What about iterating in reverse? Using the same technique we generate a list that contains all the cards, reverse the list, and then iterate over the reversed list.

In [5]:
deck = list(CardDeck())

In [8]:
deck[:-8:-1]

[Card(rank='A', suit='Clubs'),
 Card(rank='K', suit='Clubs'),
 Card(rank='Q', suit='Clubs'),
 Card(rank='J', suit='Clubs'),
 Card(rank=10, suit='Clubs'),
 Card(rank=9, suit='Clubs'),
 Card(rank=8, suit='Clubs')]

And to iterate backwards:

In [7]:
deck = list(CardDeck())
deck = deck[::-1]
for card in deck:
    print(card)

Card(rank='A', suit='Clubs')
Card(rank='K', suit='Clubs')
Card(rank='Q', suit='Clubs')
Card(rank='J', suit='Clubs')
Card(rank=10, suit='Clubs')
Card(rank=9, suit='Clubs')
Card(rank=8, suit='Clubs')
Card(rank=7, suit='Clubs')
Card(rank=6, suit='Clubs')
Card(rank=5, suit='Clubs')
Card(rank=4, suit='Clubs')
Card(rank=3, suit='Clubs')
Card(rank=2, suit='Clubs')
Card(rank='A', suit='Diamonds')
Card(rank='K', suit='Diamonds')
Card(rank='Q', suit='Diamonds')
Card(rank='J', suit='Diamonds')
Card(rank=10, suit='Diamonds')
Card(rank=9, suit='Diamonds')
Card(rank=8, suit='Diamonds')
Card(rank=7, suit='Diamonds')
Card(rank=6, suit='Diamonds')
Card(rank=5, suit='Diamonds')
Card(rank=4, suit='Diamonds')
Card(rank=3, suit='Diamonds')
Card(rank=2, suit='Diamonds')
Card(rank='A', suit='Hearts')
Card(rank='K', suit='Hearts')
Card(rank='Q', suit='Hearts')
Card(rank='J', suit='Hearts')
Card(rank=10, suit='Hearts')
Card(rank=9, suit='Hearts')
Card(rank=8, suit='Hearts')
Card(rank=7, suit='Hearts')
Card(ran

This is kind of inefficient since we had to generate the entire list of cards, to then reverse it, and then only pick the first 7 cards from that reversed list.

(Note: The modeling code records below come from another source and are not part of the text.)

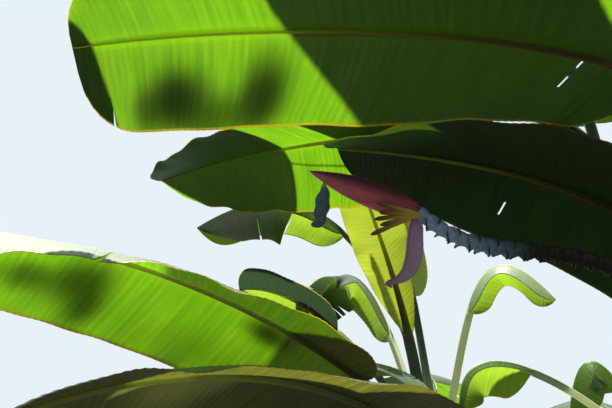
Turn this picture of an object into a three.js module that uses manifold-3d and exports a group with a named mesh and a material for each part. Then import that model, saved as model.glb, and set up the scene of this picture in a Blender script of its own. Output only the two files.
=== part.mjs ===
// A flowering banana plant: four leaning stems from one root, the tallest carrying the flower stalk.
// Millimetres, +Z up. The ground is z = 0 and the origin is the middle of the tallest stem's foot.
import * as THREE from "three";
import { mergeVertices } from "three/addons/utils/BufferGeometryUtils.js";
import Module from "manifold-3d";

const wasm = await Module();
wasm.setup();

// Driving sizes
const CLEARANCE = 0.3; // between one solid and the next
const STEM_SIDES = 14;
const STEM_RINGS = 12;
const FLARE_DEPTH = 110; // height over which a stem's foot swells towards the ground
const RIB_HALF_FOOT = 17; // half width of a leaf stalk where it leaves the stem
const RIB_HALF_TIP = 3;
const RIB_DEPTH_FOOT = 27;
const RIB_DEPTH_TIP = 7;
const BLADE_THICK = 0.0115; // beside the rib, as a share of the blade's length
const MARGIN_THICK = 0.01;
const STALK_STATIONS = [0, 0.3, 0.65];
const BLADE_STATIONS = [0, 0.025, 0.08, 0.17, 0.3, 0.44, 0.58, 0.71, 0.82, 0.89, 0.94, 0.98, 1];
const WIDENING = 0.17; // share of the blade over which it widens from the stalk, unless a leaf has its own
const TIP_SHARES = [0.2, 0.2]; // share of the blade over which its left and right halves round off to the tip, likewise
const CURVE_STEPS = 240;

// Colours from the photograph
const PAINT = {
  stem: { color: 0x7d8f4a, roughness: 0.6 },
  leaf: { color: 0x3f7a22, roughness: 0.45 },
  stalk: { color: 0x3d3a44, roughness: 0.7 },
  bud: { color: 0x7c2247, roughness: 0.45 },
  bract: { color: 0x9b5078, roughness: 0.5 },
  withered: { color: 0x354a4c, roughness: 0.8 },
};

// Each stem: foot on the ground, top, radius above the flare and at the top, and how far the foot flares.
const STEMS = {
  stem_1: { foot: [0, 0], top: [-30, -15, 1480], radius: 84, topRadius: 44, flare: 46 },
  stem_2: { foot: [-245, 320], top: [-580, 820, 1400], radius: 68, topRadius: 38, flare: 38 },
  stem_3: { foot: [-175, 130], top: [-600, 440, 1250], radius: 70, topRadius: 38, flare: 40 },
  stem_4: { foot: [45, 200], top: [20, 700, 1150], radius: 58, topRadius: 34, flare: 34 },
};

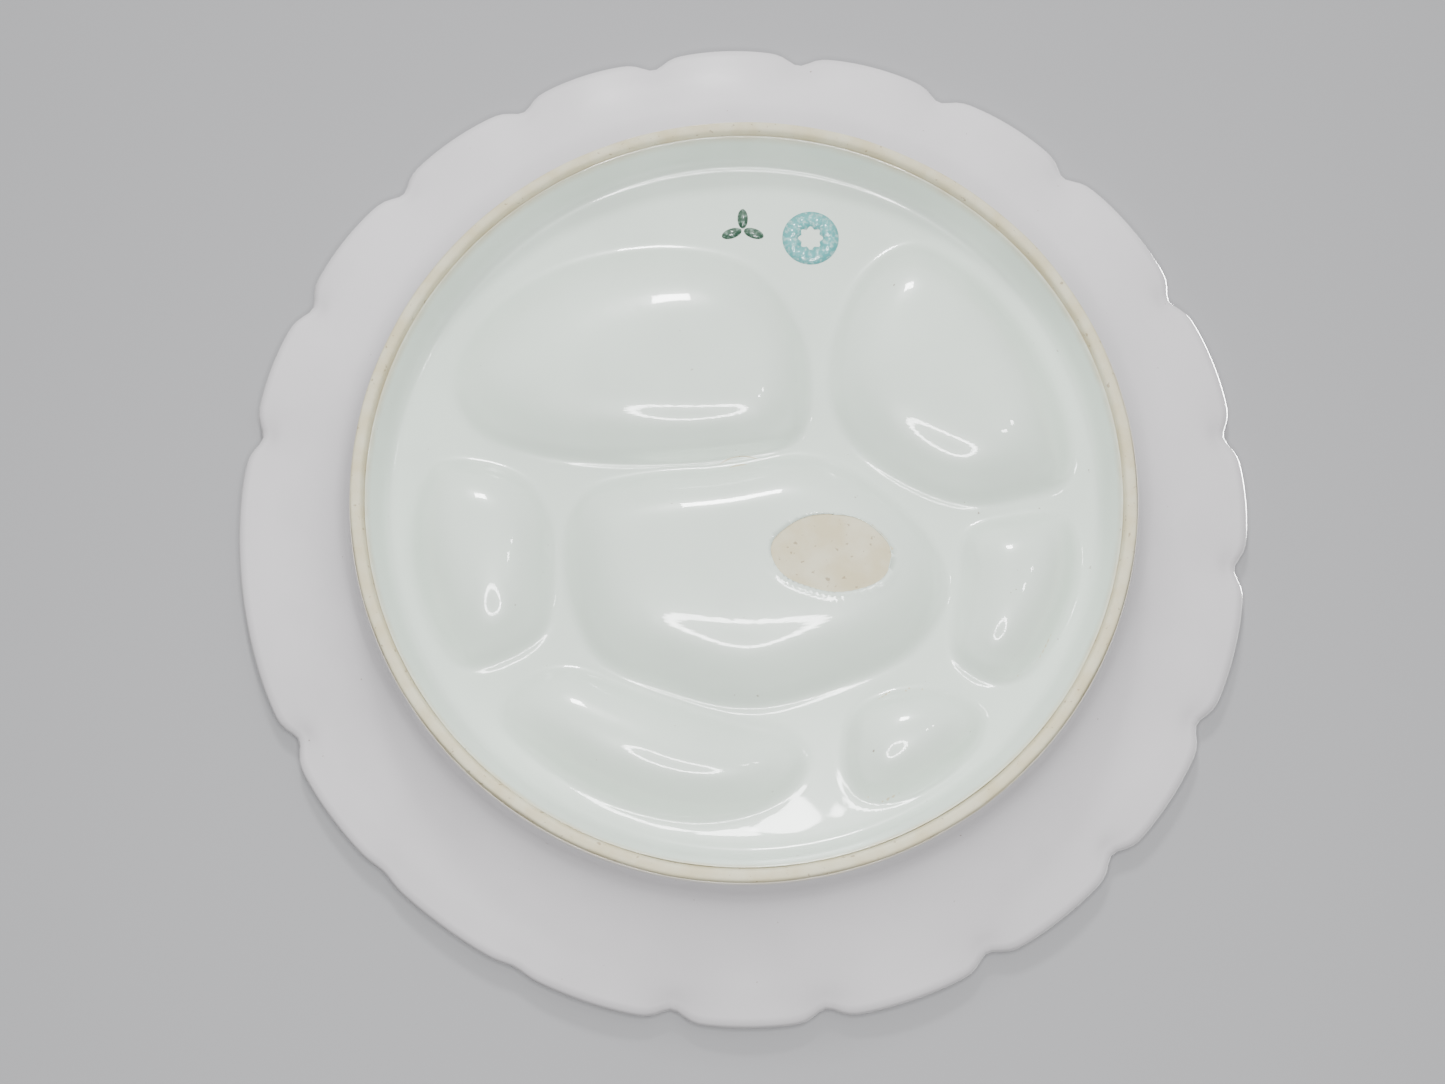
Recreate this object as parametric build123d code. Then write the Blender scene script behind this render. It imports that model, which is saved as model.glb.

Maybe we can try Python's built-in `reversed` function instead:

In [8]:
deck = CardDeck()

In [9]:
deck = reversed(deck)

TypeError: 'CardDeck' object is not reversible

As we can see, Python's `reversed` function will not work with out iterator. (It would work automatically with a sequence type, but in this case we don't have a sequence type)

What to do?

We need to somehow define a "reverse" iteration option for our iterator!

We do so by defining the __reversed__ special method in our iterable and instructing out iterator to return elements in reverse order.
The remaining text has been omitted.